Leaning over to whisper in his young player's ear, McCartney told him: "You're a champion. You're going to make it. Everyone wants you to know they're thinking of you and praying for you"

"You're in Eugene, Oregon. The team has gone home. You took a hit on the head and you're going to be OK. You need to get rid of your headache."

On Monday, McCartney returned to Boulder to address his team. He told them he might have trouble getting through what he was going to say to them. He did.

"Coach McCartney," said quarterback Steve Vogel, "spoke straight from the heart."

His players saw the hurt.

"If you didn't know anything was wrong," said tight end Jon Embree, "you could look at coach McCartney's face and know something was wrong. Bad wrong."

Each person associated with the CU team is dealing with the grief and the fear in his own way, Embree, one of Reinhardt's close friends and roommate on the road, came to grips with it in 24 hours.

If we would have had to suit up and practice Sunday," said Embree, "I couldn't have made it. I was sick."

Mostly, the players think of Reinhardt and his family, and Bill McCartney.

Not much of Notre Dame.

"We had a business-like attitude in practice," said Vogel, "but some of the enthusiasm for Notre Dame has been displaced by the grief for Ed."

The CU coach has a double load to carry. First and foremost, praying for Reinhardt's recovery. Secondly, trying to hold a football program together that might be dangling by that ever-so delicate thread.

Bill McCartney is trying to raise the Titanic and save a life all in the same week.

He was sitting in a chair, going over film, when I found him in the back room. We chatted briefly and then I asked McCartney if such a tragedy has changed his outlook about football.

After all, he has three sons playing football, including Mike, who suffered a cracked vertebra this season at Washburn.

It was then that McCartney said that this tragedy had only reaffirmed his belief that a person must get his or her priorities in order. And he delivered, spontaneously, one of the most eloquent assessments of sports and football that I'd ever heard. He said: "The rewards and returns of playing football-there is almost nothing our society offers today that can make a man out of a boy and teach wholesome values of hard work and discipline and being a member of a team."

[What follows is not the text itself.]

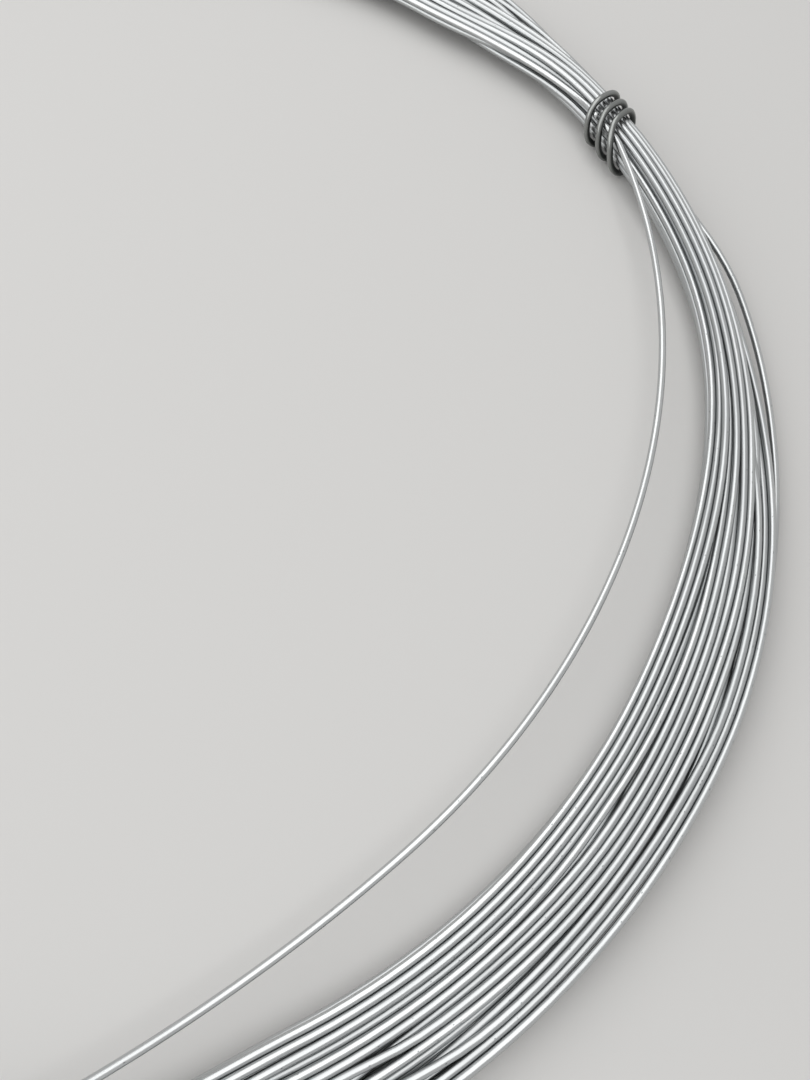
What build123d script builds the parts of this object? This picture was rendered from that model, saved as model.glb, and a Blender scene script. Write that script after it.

"All the things that youngsters have to learn: Commitment, excellence...the very fiber of our society that's coming apart in marriages, etc."

"Football teaches those things. It teaches them better than anything else that we have. I'm convinced of that."

"There isn't anything easy about playing football. It's the most difficult thing we do. It's not fun to practice, it's hard to practice. Practices are demanding. Taxing and exacting. They require all of a guy."

"The end result is that a guy spends himself in a worthy cause. And he learns to get up off the ground, time and again. He lines up, like some of my guys will, against somebody bigger, stronger and faster than they are."

"And you learn to compete. And battle, Eddie Reinhardt is doing that right now. He's drawing on all of his experiences. And he's fighting. He's got a great fighting heart. Football helped develop that in him.

"When a guy finishes playing football, regardless of how much he's played in terms of being in the limelight, he's a better man."

I have a place in my office at home for special quotations. Today, that one goes there.